§ **TO DO**
The listing below is to be output in its exact form.

§ **EXTRACTED MATERIAL**
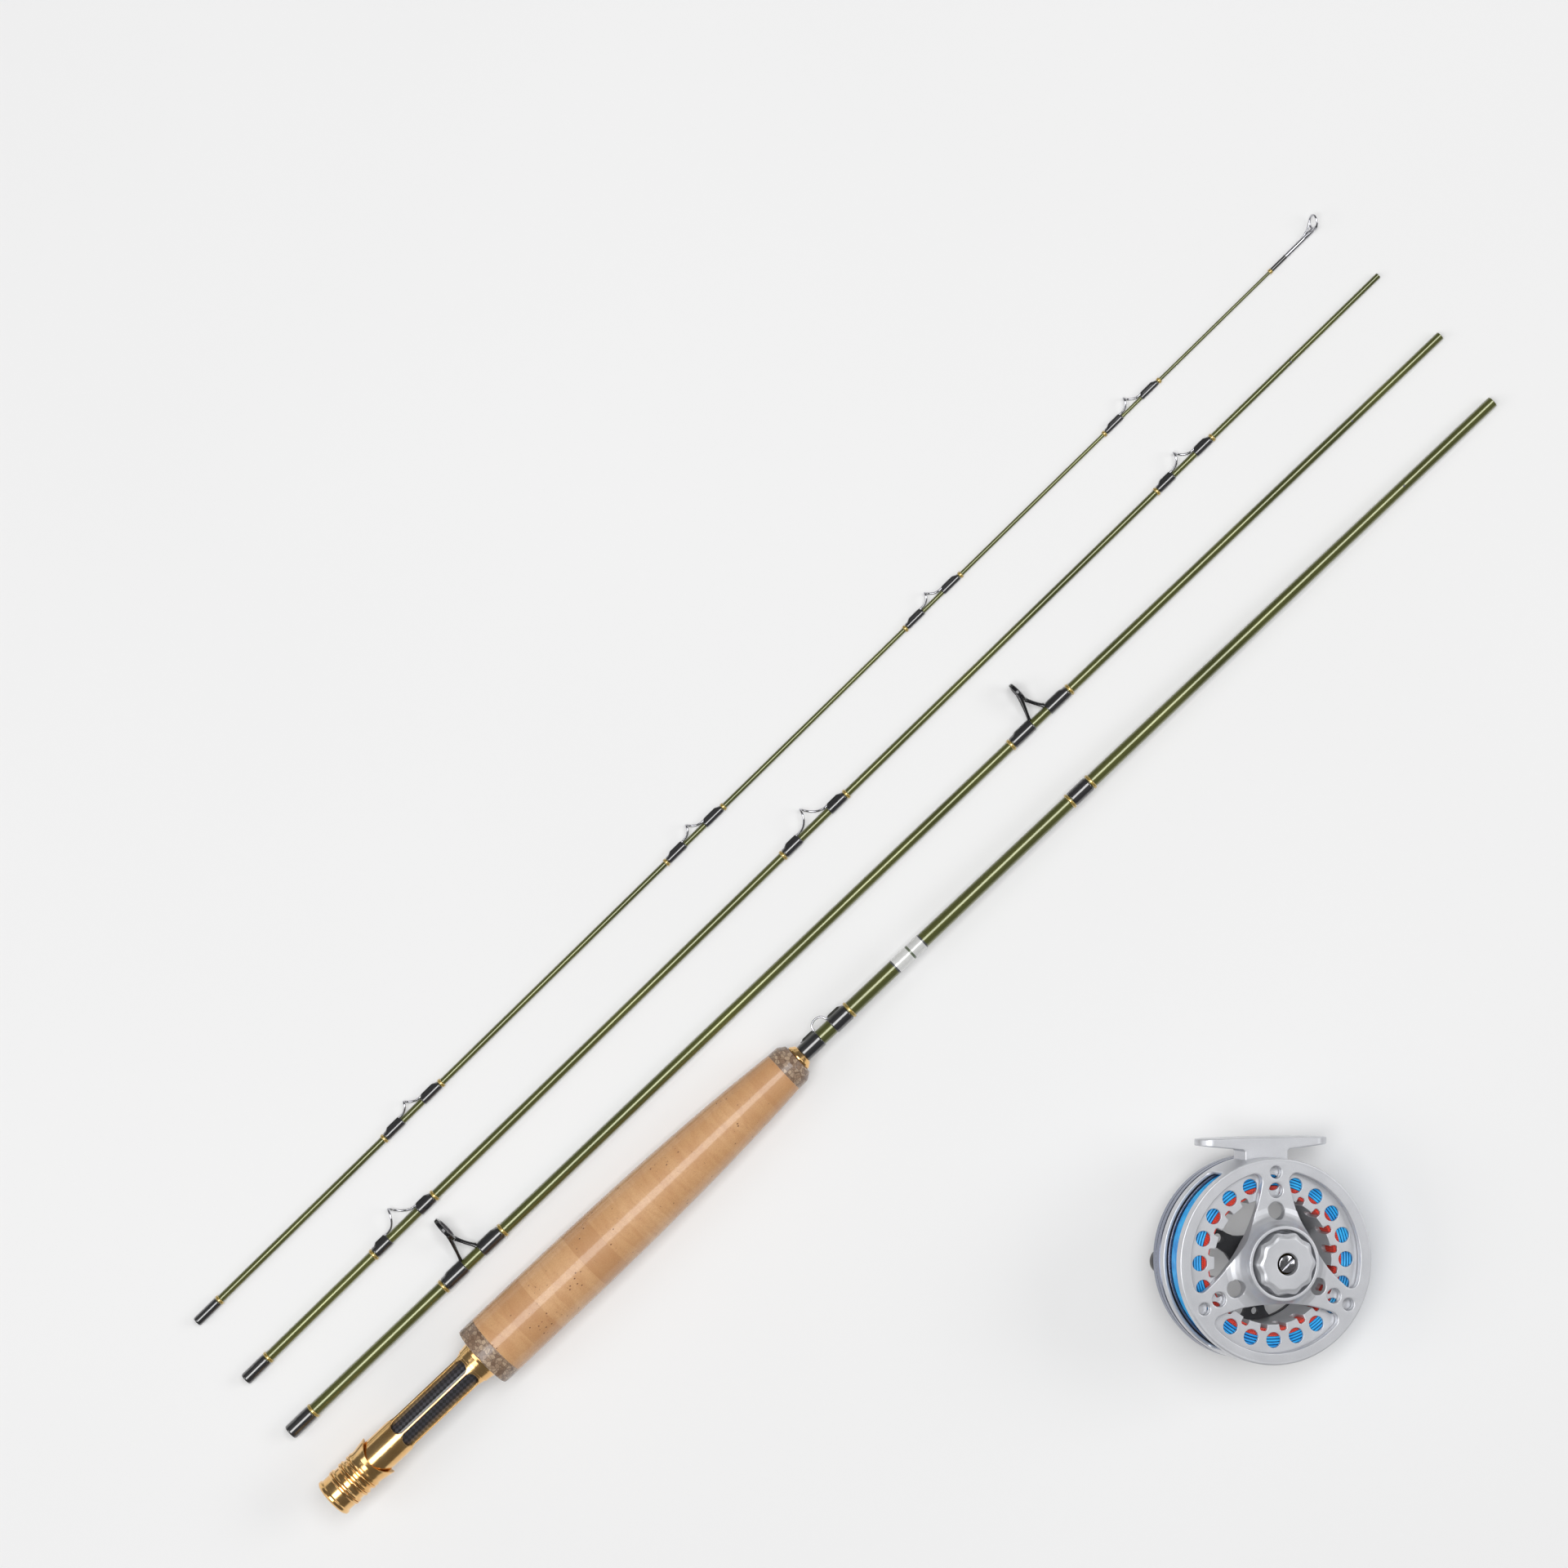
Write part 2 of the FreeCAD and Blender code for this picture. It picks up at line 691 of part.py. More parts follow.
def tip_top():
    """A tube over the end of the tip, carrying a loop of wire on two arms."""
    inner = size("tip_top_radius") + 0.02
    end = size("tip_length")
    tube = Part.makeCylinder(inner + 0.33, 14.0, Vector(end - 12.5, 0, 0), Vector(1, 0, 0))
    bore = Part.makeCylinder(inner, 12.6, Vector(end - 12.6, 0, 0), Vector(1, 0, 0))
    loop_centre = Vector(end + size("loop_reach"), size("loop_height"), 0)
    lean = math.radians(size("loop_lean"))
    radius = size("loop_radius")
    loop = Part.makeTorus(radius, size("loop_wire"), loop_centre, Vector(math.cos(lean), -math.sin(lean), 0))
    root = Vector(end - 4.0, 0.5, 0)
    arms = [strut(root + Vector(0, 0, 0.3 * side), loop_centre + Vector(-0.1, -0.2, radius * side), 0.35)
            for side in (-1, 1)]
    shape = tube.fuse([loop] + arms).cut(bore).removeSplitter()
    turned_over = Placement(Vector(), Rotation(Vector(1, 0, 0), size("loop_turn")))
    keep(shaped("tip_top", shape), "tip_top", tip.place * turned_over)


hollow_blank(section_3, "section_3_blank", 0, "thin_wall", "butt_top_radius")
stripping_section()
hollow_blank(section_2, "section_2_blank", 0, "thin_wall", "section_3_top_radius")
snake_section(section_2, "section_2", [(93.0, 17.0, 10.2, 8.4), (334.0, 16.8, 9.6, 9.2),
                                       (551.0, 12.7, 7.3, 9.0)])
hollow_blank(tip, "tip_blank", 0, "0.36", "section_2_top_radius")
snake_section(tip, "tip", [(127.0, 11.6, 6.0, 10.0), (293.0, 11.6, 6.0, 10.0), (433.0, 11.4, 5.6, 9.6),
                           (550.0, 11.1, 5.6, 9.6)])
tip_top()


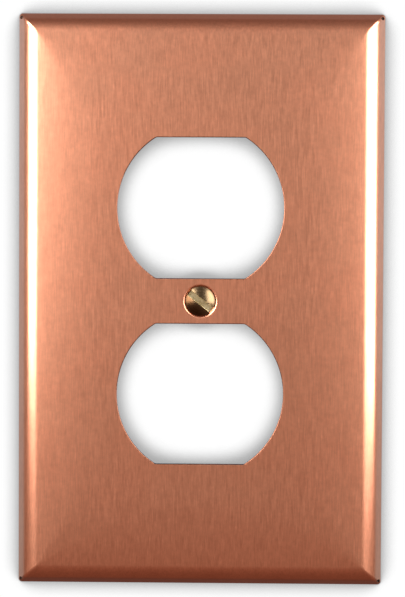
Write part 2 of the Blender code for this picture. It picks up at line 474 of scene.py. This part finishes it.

§ **TASK ANSWER**
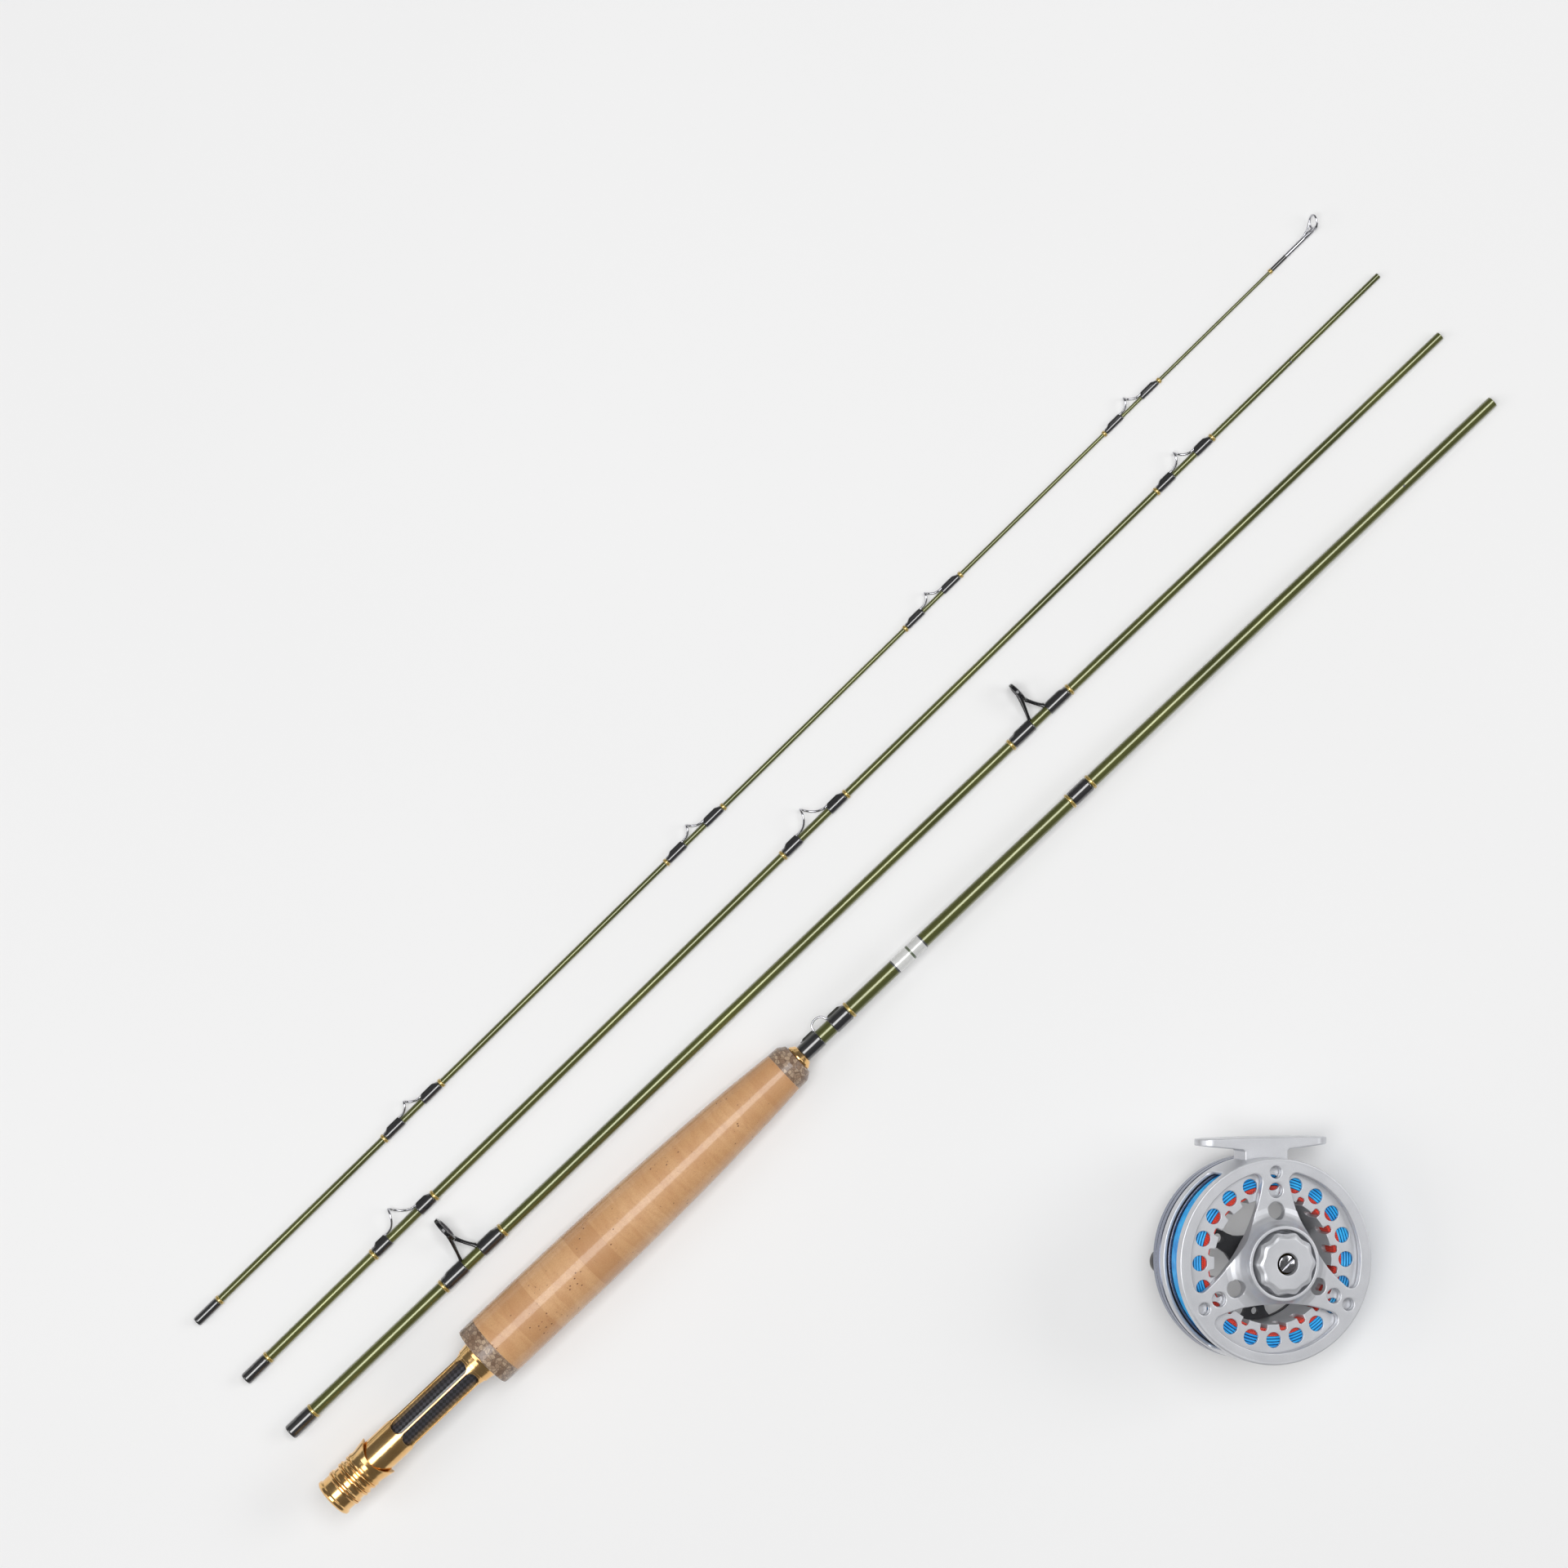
Write part 2 of the FreeCAD and Blender code for this picture. It picks up at line 691 of part.py. More parts follow.
def tip_top():
    """A tube over the end of the tip, carrying a loop of wire on two arms."""
    inner = size("tip_top_radius") + 0.02
    end = size("tip_length")
    tube = Part.makeCylinder(inner + 0.33, 14.0, Vector(end - 12.5, 0, 0), Vector(1, 0, 0))
    bore = Part.makeCylinder(inner, 12.6, Vector(end - 12.6, 0, 0), Vector(1, 0, 0))
    loop_centre = Vector(end + size("loop_reach"), size("loop_height"), 0)
    lean = math.radians(size("loop_lean"))
    radius = size("loop_radius")
    loop = Part.makeTorus(radius, size("loop_wire"), loop_centre, Vector(math.cos(lean), -math.sin(lean), 0))
    root = Vector(end - 4.0, 0.5, 0)
    arms = [strut(root + Vector(0, 0, 0.3 * side), loop_centre + Vector(-0.1, -0.2, radius * side), 0.35)
            for side in (-1, 1)]
    shape = tube.fuse([loop] + arms).cut(bore).removeSplitter()
    turned_over = Placement(Vector(), Rotation(Vector(1, 0, 0), size("loop_turn")))
    keep(shaped("tip_top", shape), "tip_top", tip.place * turned_over)


hollow_blank(section_3, "section_3_blank", 0, "thin_wall", "butt_top_radius")
stripping_section()
hollow_blank(section_2, "section_2_blank", 0, "thin_wall", "section_3_top_radius")
snake_section(section_2, "section_2", [(93.0, 17.0, 10.2, 8.4), (334.0, 16.8, 9.6, 9.2),
                                       (551.0, 12.7, 7.3, 9.0)])
hollow_blank(tip, "tip_blank", 0, "0.36", "section_2_top_radius")
snake_section(tip, "tip", [(127.0, 11.6, 6.0, 10.0), (293.0, 11.6, 6.0, 10.0), (433.0, 11.4, 5.6, 9.6),
                           (550.0, 11.1, 5.6, 9.6)])
tip_top()


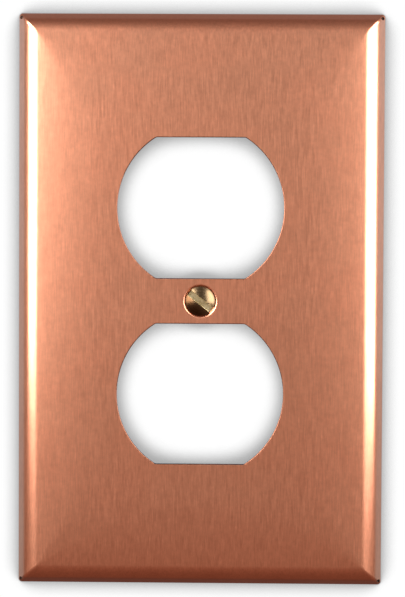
Write part 2 of the Blender code for this picture. It picks up at line 474 of scene.py. This part finishes it.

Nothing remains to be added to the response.